O filme diverte todo tempo. A curiosa mistura: a fala naturalista do Jeca enxertada no mundo da fábula, alimentando esse híbrido de western e velho melodrama com um acento tão brasileiro, imprime ternura à nossa alegria. E o mundo da fábula, da brincadeira e do descompromisso, ao retirar em sua matéria de uma visão tradicionalista e rançosa, ao esvaziarem a tradição para engordarem a fábula, dão ganho de causa ao divertimento.

As platéias populares talvez gostem dele porque se reencontrem nesta forma de jogo e se revitalizem no contato simples com a estória.

As platéias não populares também podem gostar e se entusiasmar. Quem sabe porque a moral da estória, ao se tornar um mero pretexto para a estória, reflita alguma coisa de mais persistente do que qualquer moral ou qualquer estória: reflita formas vivas de vida comunitária e nelas descubra o engenho e a malícia da criatividade popular.

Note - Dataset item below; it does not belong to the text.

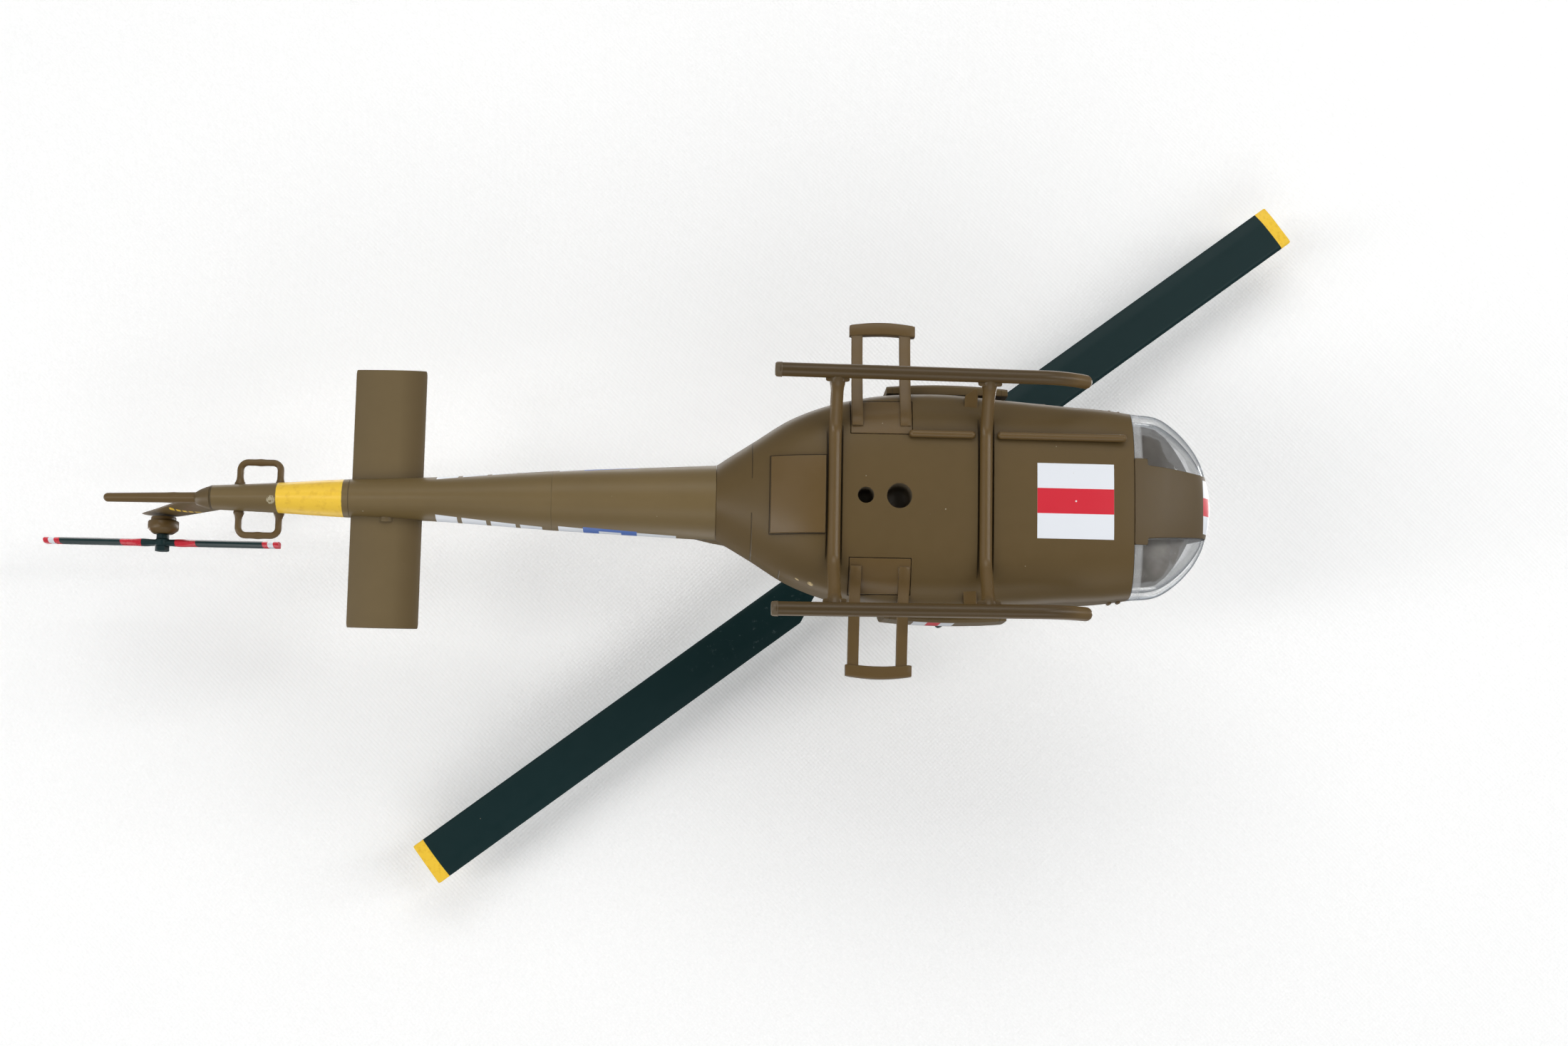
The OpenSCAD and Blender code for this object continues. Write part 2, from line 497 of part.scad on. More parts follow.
// ---- tail rotor
module at_tail() translate([tail_x, 0, tail_z]) children();
module tail_rotor_shaft() color(teal) at_tail() {
    rod_y(1.0, 6.0, tail_shaft_diameter / 2);
    rod_y(1.0, 1.6, 1.3);
    rod_y(3.7, 4.4, 1.0);
}
module tail_rotor_blades() color(teal) at_tail() difference() {
    union() {
        rod_y(tail_y - 0.58, tail_y + 0.58, 1.2);
        for (s = [1, -1]) scale([s, 1, 1]) {
            translate([0, tail_y - 0.45, -0.9]) cube([5, 0.9, 1.8]);
            translate([0, tail_y + 0.45, 0]) rotate([90, 0, 0]) linear_extrude(0.9)
                polygon([[3.4, -0.9], [5.2, -tail_blade_chord / 2], [tail_rotor_radius - 0.4, -tail_blade_chord / 2],
                    [tail_rotor_radius, -tail_blade_chord / 2 + 0.4], [tail_rotor_radius, tail_blade_chord / 2 - 0.4],
                    [tail_rotor_radius - 0.4, tail_blade_chord / 2], [5.2, tail_blade_chord / 2], [3.4, 0.9]]);
        }
    }
    rod_y(0, 9, tail_shaft_diameter / 2 + 0.01);
}
module tail_rotor_nut() color(teal) at_tail() difference() {
    translate([0, 5.6, 0]) rotate([-90, 0, 0]) cylinder(r = 1.15, h = 0.8, $fn = 6);
    rod_y(5, 6.01, tail_shaft_diameter / 2 + 0.01);
}

hull_shell();
tail_boom();
tail_fin();
tail_skid();
elevator_left();
elevator_right();
antenna_loop_left();
antenna_loop_right();
belly_hatch();
belly_antenna_tube();
stand_socket_block();
skid_left();
skid_right();
skid_heel_caps();
cross_tube_front();
cross_tube_rear();
step_tabs();
side_carrier_left();
side_carrier_right();
nose_glazing();
nose_keel_panel();
cockpit_window_left();
cockpit_window_right();
roof_windows();
cabin_floor();
instrument_panel();
pilot_seat_left();
pilot_seat_right();
bench_seat();
rear_bulkhead();
mast_fairing();
engine_cowling();
exhaust_pipe();
mast_bush();
tail_gearbox();
door_rails_left();
door_rails_right();
cockpit_door_handles();
cargo_door_left();
cargo_door_window_left();
cargo_door_right();
cargo_door_window_right();
rotor_mast();
mast_retainer();
rotor_yoke();
main_blade_forward();
main_blade_aft();
blade_bolts();
stabilizer_bar();
mast_nut();
tail_rotor_shaft();
tail_rotor_blades();
tail_rotor_nut();
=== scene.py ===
import math

import bmesh
import bpy
import numpy as np
from mathutils import Matrix, Vector


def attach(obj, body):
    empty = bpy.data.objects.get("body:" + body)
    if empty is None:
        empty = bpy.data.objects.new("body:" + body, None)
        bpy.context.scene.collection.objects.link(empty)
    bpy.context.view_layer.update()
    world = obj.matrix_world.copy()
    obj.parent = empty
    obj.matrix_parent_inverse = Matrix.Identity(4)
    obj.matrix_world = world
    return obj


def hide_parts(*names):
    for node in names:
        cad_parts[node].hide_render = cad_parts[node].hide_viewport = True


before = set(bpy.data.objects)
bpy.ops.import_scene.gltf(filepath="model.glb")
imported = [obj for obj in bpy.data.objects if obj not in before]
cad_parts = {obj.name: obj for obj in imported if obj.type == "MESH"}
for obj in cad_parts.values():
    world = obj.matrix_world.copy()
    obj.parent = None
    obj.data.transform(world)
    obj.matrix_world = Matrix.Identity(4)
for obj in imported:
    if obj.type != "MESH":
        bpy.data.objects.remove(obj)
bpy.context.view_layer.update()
K = 0.001  # millimetres to metres
RS = np.random.RandomState(7)

# ------------------------------------------------------------------ shapes shared with the CAD source, in millimetres
HULL = np.array([
    [-27.20, 5.70, 5.5, 19.3, 12.0, 2.10, 2.2], [-25.30, 6.85, 4.6, 20.5, 11.0, 2.20, 2.3],
    [-21.60, 9.05, 2.9, 22.8, 9.6, 2.40, 2.5], [-16.90, 11.95, 1.2, 25.1, 8.4, 2.70, 2.7],
    [-12.60, 13.75, 0.25, 26.5, 7.6, 2.95, 2.9], [-8.20, 15.00, 0, 27.3, 7.2, 3.10, 3.0],
    [-2.00, 16.10, 0, 27.8, 7.0, 3.20, 3.1], [6.60, 16.45, 0, 28.0, 7.0, 3.30, 3.1],
    [16.30, 15.75, 0, 27.6, 7.0, 3.30, 3.1], [25.40, 15.05, 0, 25.4, 7.0, 3.20, 3.0],
    [31.20, 14.70, 0, 22.0, 7.0, 3.00, 2.8], [36.00, 14.10, 0.15, 18.4, 6.9, 2.80, 2.6],
    [39.50, 13.70, 0.75, 15.6, 6.8, 2.60, 2.5], [42.10, 12.15, 1.9, 13.6, 6.8, 2.50, 2.4],
    [44.60, 9.70, 3.3, 12.0, 6.9, 2.40, 2.3], [46.25, 7.20, 4.5, 10.6, 7.0, 2.30, 2.2],
    [47.10, 4.90, 5.4, 9.3, 7.1, 2.20, 2.2], [47.60, 2.70, 6.1, 8.3, 7.1, 2.10, 2.1],
    [47.75, 1.20, 6.6, 7.7, 7.1, 2.00, 2.0]])
BOOM = np.array([
    [-105.10, 1.85, 15.4, 20.7, 18.0, 2.0, 2.0], [-95.10, 2.30, 13.9, 20.2, 17.1, 2.0, 2.0],
    [-84.70, 2.90, 12.4, 19.6, 16.0, 2.0, 2.0], [-70.00, 3.40, 10.3, 19.1, 14.8, 2.0, 2.1],
    [-51.00, 4.60, 8.0, 19.0, 13.5, 2.1, 2.1], [-35.00, 5.35, 6.2, 19.2, 12.6, 2.1, 2.2],
    [-27.25, 5.70, 5.5, 19.3, 12.0, 2.1, 2.2]])
CONE = np.array([
    [-108.0, 0.72, 18.15, 20.8, 19.5, 2, 2], [-107.6, 1.0, 17.6, 20.95, 19.3, 2, 2],
    [-106.8, 1.35, 16.8, 21.0, 18.8, 2, 2], [-105.15, 1.85, 15.4, 21.1, 18.2, 2, 2]])
COWL = np.array([
    [-30.4, 4.0, 19.6, 28.6, 24.6, 2.4, 2.2], [-27.5, 4.6, 18.5, 29.3, 24.6, 2.5, 2.4],
    [-22, 5.4, 18, 30.3, 24.6, 2.6, 2.6], [-15, 6.1, 18, 31.2, 24.6, 2.8, 2.8], [-8.95, 6.5, 18, 31.7, 24.6, 2.8, 2.8]])
FIN = np.array([
    [20.2, -99.4, -109.2, 1.5], [20.76, -99.8, -109.6, 1.45], [25, -103.1, -112.2, 1.30], [30, -107.0, -115.3, 1.05],
    [35, -110.9, -118.4, 0.82], [37.6, -113.0, -120.1, 0.68], [38.4, -113.9, -120.45, 0.55], [38.95, -115.4, -120.45, 0.25]])
MAST_X, BLADE_Z, REST = -2.2, 47.8, math.radians(-37.0)
TAIL_X, TAIL_Y, TAIL_Z = -116.3, 5.0, 35.9
SKID_Z, CROSS_Z = -4.75, -0.05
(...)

Mas os ganhos não são líquidos. Mazzaroppi possivelmente também tenha pago o seu tributo aos mecanismos do mercado. Talvez no desejo de fazer uma antipornochanchada, uma espécie de Walt Disney caboclo, programa livre para toda a família, tenha retirado à paródia da possessão demoníaca parte da sua força e alguma coisa da sua graça. O convívio pacato entre o sobrenatural e o natural, fonte tanto da narrativa de cordel como dos melodramas do circo-teatro e que tem suas raízes mais remotas no teatro didático da Idade Média, é anulado na última parte o que retira ao fim muito do seu encanto. É que as coisas todas acabam tendo uma explicação no mundo do homens. O Cristo que desce na cidadezinha, a mulher possuída, o padre endemoninhado, a metamorfose de Dionísia – tudo fica esclarecido. Alguns com mais jeito: o caso de uma cachorrada saindo debaixo da cama da “possuída”, outros com menos: a descoberta que o Cristo não passava de um hippie.

Enfim, com esse final a fita acaba por ganhar um pouco de respeitabilidade cacête que durante o seu desenrolar fora apenas o pretexto para um brincadeira da qual todos participam atores, produção, platéia.